Greg Giarratana, National Airfreight Development Manager at Mainfreight Australia, is one of the few experts at transporting wild animals, but was asked to take his job to a new extreme for this mission.

“Generally speaking, the small animals are usually more delicate to handle, while the large ones present a real logistical challenge. To transport the crocs we had to get really creative and converted a 20-foot metal crate into a two-bedroom ‘motor home’ for over-sized reptiles – complete with split system air conditioning.”

Paul Hamilton, General manager and curator of the aquarium has crafted an exact replica of an Australian crocodile habitat, where humidity and air quality is constantly monitored and controlled between 28-30 degrees.

King and Queen Croc now live in a ‘multi-million dollar’ enclosure, which features a 150 sq m pool stocked with fish from Australia. A few kookaburras have been added to the enclosure as well.

The giant male is between 35-40 years of age, 5 meters long and weighs in at 750-800kg, ‘and he will continue to grow with a life span of around 100 years’, said Hamilton.

King Croc was rescued in 1986 after he moved into a manmade lake in the Royal Botanical Garden in North Queensland. His presence had become a safety concern for visitors as he took up the habit of nightly strolls up an attached dry creek and into the local neighborhoods. 

John Lever, owner of the Koorana Salt Water Crocodile Farm on the Capricorn Coast in Central Queensland found King Croc 30 years ago when he was only 2.2 metres.

King was kept with four females, one of which was Queen, or at the time, Missy. But eventually there was only the two left, ‘Missy was very domineering, she would beat all the other crocs up to get his attention,’ said Lever.

Even though ‘Queen’s age can not be identified she is estimated to be up to 80 years old, and females generally have a breeding life of 40 years and it would be extremely unusual for females to breed after 60 years of age,’ said Lever.

Crowned ‘King and Queen Croc’ upon their arrival, the crocodiles soon became the ‘it’ couple of Dubai, wasting no time settling in, within 20 days they were ‘blowing bubbles at one another’ Lever said, as a kind of ‘foreplay’ or invitation to mate. 

The honeymoon was successful and rewarding at best as within the year Queen Croc had laid 59 eggs, which was astounding considering the last few decades the two had been unsuccessful countless times. 

The successful reproduction is unheard of considering her age and inability in the last three decades, however the miracle birth is making headlines with the arrival of their 3 newborns.

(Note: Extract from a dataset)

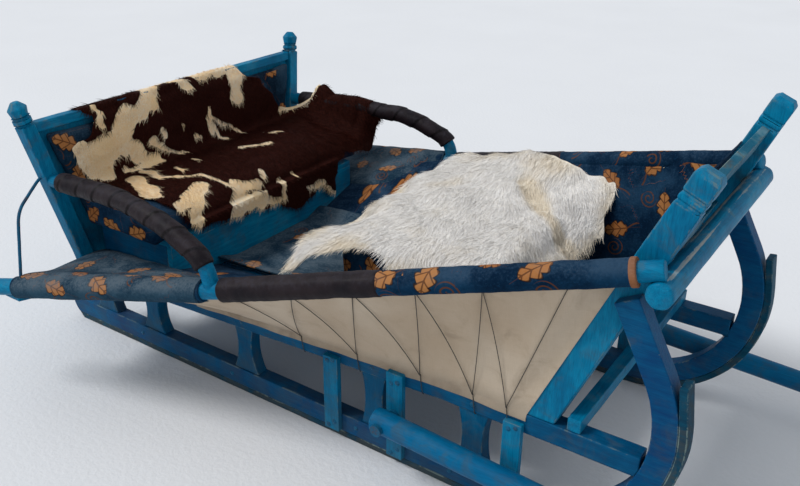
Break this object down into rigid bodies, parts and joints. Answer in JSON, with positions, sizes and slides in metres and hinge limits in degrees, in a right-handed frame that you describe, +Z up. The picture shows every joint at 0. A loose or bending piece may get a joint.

To see salt water crocodile’s mate is an extremely rare sighting considering their natural habitats. Their love is no secret and neither is their intimacy as their mating habits are quite frequent and completely random ‘one moment King croc will be having a feed and the next he will take Queen under his arm for a good time’ said Hamilton. 

To ensure the hatchlings survived, the eggs were put into an incubator however out of the 59 only 3 survived, though this was a miracle that even that many made it at all. 

The baby crocs are still developing in the incubators for visitors of the aquarium to see and soon they will be reunited with their parents.

“The crocs are bringing in a large number of visitors and proved to be successful of the initial proposals, we see 74 million visitors to the entrance window annually,” said Hamilton. 

“We have plans to expand and refurbish both the croc enclosure and the entry of the aquarium which will be underway in the coming months,” said Hamilton. This will include designed multimedia 3d imagery that will show a killer whale jumping out of the water, personally designed by Paul Hamilton. 

The crocs are ambassadors for Australia and help to dispel myths of our country. When the Australian Ambassador of The United Arab Emirates, Pablo Kane opened the crocodile sanctuary he was asked “what if they escape and they eat people?”

Just as Australians have myths about the Middle East, the Middle East has myths about Australia.